MoS-VLA: A Vision-Language-Action Model with One-Shot Skill Adaptation

Zhao, Ruihan, Ingebrand, Tyler, Chinchali, Sandeep, Topcu, Ufuk

arXiv.org Artificial Intelligence 

Vision-Language-Action (VLA) models trained on large robot datasets promise general-purpose, robust control across diverse domains and embodiments. However, existing approaches often fail out-of-the-box when deployed in novel environments, embodiments, or tasks. We introduce Mixture of Skills VLA (MoS-VLA), a framework that represents robot manipulation policies as linear combinations of a finite set of learned basis functions. During pretraining, MoS-VLA jointly learns these basis functions across datasets from the Open X-Embodiment project, producing a structured skill space. At test time, adapting to a new task requires only a single expert demonstration. The corresponding skill representation is then inferred via a lightweight convex optimization problem that minimizes the L1 action error, without requiring gradient updates. Empirically, MoS-VLA achieves lower action-prediction error on five out of five unseen datasets and succeeds in both simulation and real-robot tasks where a pretrained VLA model fails outright.
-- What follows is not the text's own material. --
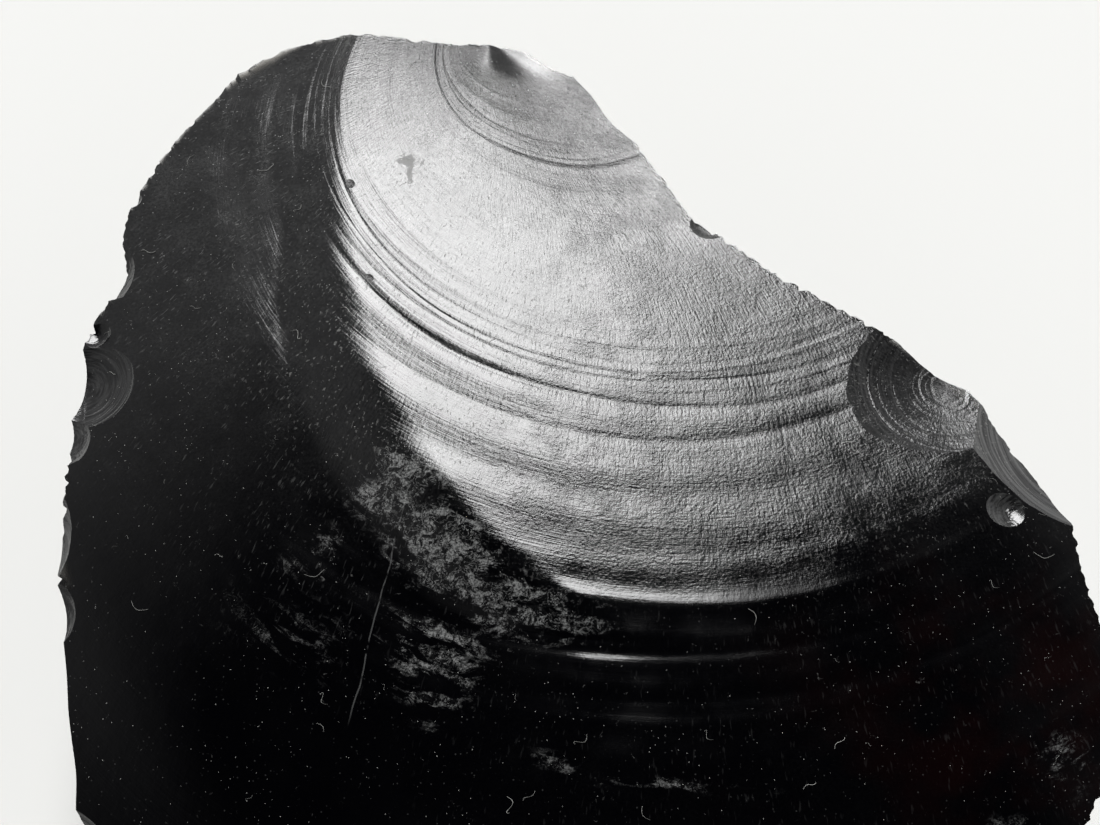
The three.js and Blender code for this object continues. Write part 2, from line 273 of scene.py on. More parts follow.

Inspired by the success of large language models, modern robotics aims to achieve generalization and human-like performance through the use of internet-scale data and large, attention-based architectures. To this end, researchers have collected enormous datasets of robotic arm trajectories (Open X-Embodiment Collaboration et al., 2023) and trained so-called vision-language-action foundation models to map natural language task descriptions and state observations to robot actions (Kim et al., 2024; Octo Model Team et al., 2024; Brohan et al., 2023b;a; Ma et al., 2024).